◆ GOAL ◆
Copy out each line exactly as it appears.

◆ MATERIAL ◆
============
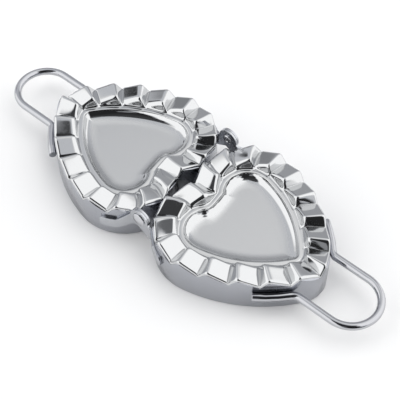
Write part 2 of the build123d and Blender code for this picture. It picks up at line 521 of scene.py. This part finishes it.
def shade_evenly(piece: bpy.types.Object, sharp_from: float) -> None:
    """Shades the rounded edges of a piece so that its flat faces look flat.

    Args:
        piece: object of the piece.
        sharp_from: angle between faces, in degrees, from which their edge looks sharp.
    """
    piece.data.set_sharp_from_angle(angle=math.radians(sharp_from))
    piece.modifiers.new("even shading", "WEIGHTED_NORMAL").keep_sharp = True


def finish_piece(
    name: str,
    builder: bmesh.types.BMesh,
    half: Half,
    finishes: Finishes,
    slot: str,
    stands_for: str,
    placed: bool = False,
) -> bpy.types.Object:
    """Turns a shape in millimetres into a piece that stands for a CAD node.

    Args:
        name: name of the new object.
        builder: shape, as on the right half unless placed; it is freed.
        half: half of the press that the piece moves with.
        finishes: materials by name.
        slot: material slot of the record, which names the finish too.
        stands_for: CAD node that the piece replaces.
        placed: whether the shape already lies where its half is.

    Returns:
        The object, at the origin, riding on its body.
    """
    bmesh.ops.recalc_face_normals(builder, faces=builder.faces)
    for face in builder.faces:
        face.smooth = True
    mesh = bpy.data.meshes.new(name)
    builder.to_mesh(mesh)
    builder.free()
    turn = Matrix.Identity(4) if placed else half.turn
    mesh.transform(turn @ Matrix.Scale(MM, 4))
    mesh.materials.append(finishes[slot])
    piece = bpy.data.objects.new(name, mesh)
    bpy.context.collection.objects.link(piece)
    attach(piece, half.body)
    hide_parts(stands_for)
    return piece


class HalfPiece(ABC):
    """Piece that each half has once, named for its half, as the CAD node it stands for is."""

    name: ClassVar[str]
    node: ClassVar[str]
    slot: ClassVar[str]

    @abstractmethod
    def shape(self) -> bmesh.types.BMesh:
        """Shape of the right half's piece, in millimetres."""

    @abstractmethod
    def dress(self, piece: bpy.types.Object, finishes: Finishes) -> None:
        """Gives the piece what its look needs besides the finish of its slot."""

    def build(self, half: Half, finishes: Finishes) -> bpy.types.Object:
        """Builds and dresses the piece of one half.

        Args:
            half: half of the press that the piece belongs to.
            finishes: materials by name.

        Returns:
            The piece's object.
        """
        name, stands_for = f"{half.value}_{self.name}", f"{half.value}_{self.node}"
        piece = finish_piece(name, self.shape(), half, finishes, self.slot, stands_for)
        self.dress(piece, finishes)
        return piece


@dataclass(frozen=True)
class Station:
    """Radial line of the tray's mesh.

    It crosses a pleat's steep rising face or its long falling one, at a share of that face's
    width, and at a level that is 0 in the valley and 1 at the peak.
    """

    pleat: int
    rising: bool
    share: float
    level: float


@dataclass(frozen=True)
class Ring:
    """Closed line of the tray's mesh round the heart.

    It follows the pleats by its lift, from 0 for a level line to 1, and lies at the given height
    where it doesn't. It runs lower than the surface it belongs to by its drop.
    """

    offset: float
    height: float
    lift: float
    drop: float
    blasted: float = 0.0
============
◆ EXERCISE RESULT ◆
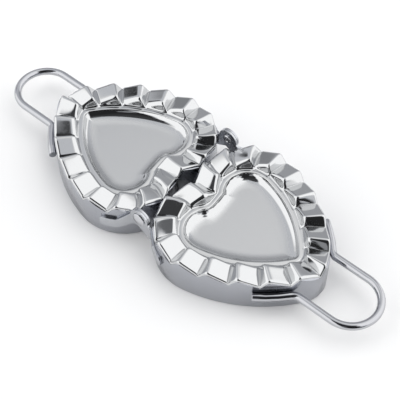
Write part 2 of the build123d and Blender code for this picture. It picks up at line 521 of scene.py. This part finishes it.
def shade_evenly(piece: bpy.types.Object, sharp_from: float) -> None:
    """Shades the rounded edges of a piece so that its flat faces look flat.

    Args:
        piece: object of the piece.
        sharp_from: angle between faces, in degrees, from which their edge looks sharp.
    """
    piece.data.set_sharp_from_angle(angle=math.radians(sharp_from))
    piece.modifiers.new("even shading", "WEIGHTED_NORMAL").keep_sharp = True


def finish_piece(
    name: str,
    builder: bmesh.types.BMesh,
    half: Half,
    finishes: Finishes,
    slot: str,
    stands_for: str,
    placed: bool = False,
) -> bpy.types.Object:
    """Turns a shape in millimetres into a piece that stands for a CAD node.

    Args:
        name: name of the new object.
        builder: shape, as on the right half unless placed; it is freed.
        half: half of the press that the piece moves with.
        finishes: materials by name.
        slot: material slot of the record, which names the finish too.
        stands_for: CAD node that the piece replaces.
        placed: whether the shape already lies where its half is.

    Returns:
        The object, at the origin, riding on its body.
    """
    bmesh.ops.recalc_face_normals(builder, faces=builder.faces)
    for face in builder.faces:
        face.smooth = True
    mesh = bpy.data.meshes.new(name)
    builder.to_mesh(mesh)
    builder.free()
    turn = Matrix.Identity(4) if placed else half.turn
    mesh.transform(turn @ Matrix.Scale(MM, 4))
    mesh.materials.append(finishes[slot])
    piece = bpy.data.objects.new(name, mesh)
    bpy.context.collection.objects.link(piece)
    attach(piece, half.body)
    hide_parts(stands_for)
    return piece


class HalfPiece(ABC):
    """Piece that each half has once, named for its half, as the CAD node it stands for is."""

    name: ClassVar[str]
    node: ClassVar[str]
    slot: ClassVar[str]

    @abstractmethod
    def shape(self) -> bmesh.types.BMesh:
        """Shape of the right half's piece, in millimetres."""

    @abstractmethod
    def dress(self, piece: bpy.types.Object, finishes: Finishes) -> None:
        """Gives the piece what its look needs besides the finish of its slot."""

    def build(self, half: Half, finishes: Finishes) -> bpy.types.Object:
        """Builds and dresses the piece of one half.

        Args:
            half: half of the press that the piece belongs to.
            finishes: materials by name.

        Returns:
            The piece's object.
        """
        name, stands_for = f"{half.value}_{self.name}", f"{half.value}_{self.node}"
        piece = finish_piece(name, self.shape(), half, finishes, self.slot, stands_for)
        self.dress(piece, finishes)
        return piece


@dataclass(frozen=True)
class Station:
    """Radial line of the tray's mesh.

    It crosses a pleat's steep rising face or its long falling one, at a share of that face's
    width, and at a level that is 0 in the valley and 1 at the peak.
    """

    pleat: int
    rising: bool
    share: float
    level: float


@dataclass(frozen=True)
class Ring:
    """Closed line of the tray's mesh round the heart.

    It follows the pleats by its lift, from 0 for a level line to 1, and lies at the given height
    where it doesn't. It runs lower than the surface it belongs to by its drop.
    """

    offset: float
    height: float
    lift: float
    drop: float
    blasted: float = 0.0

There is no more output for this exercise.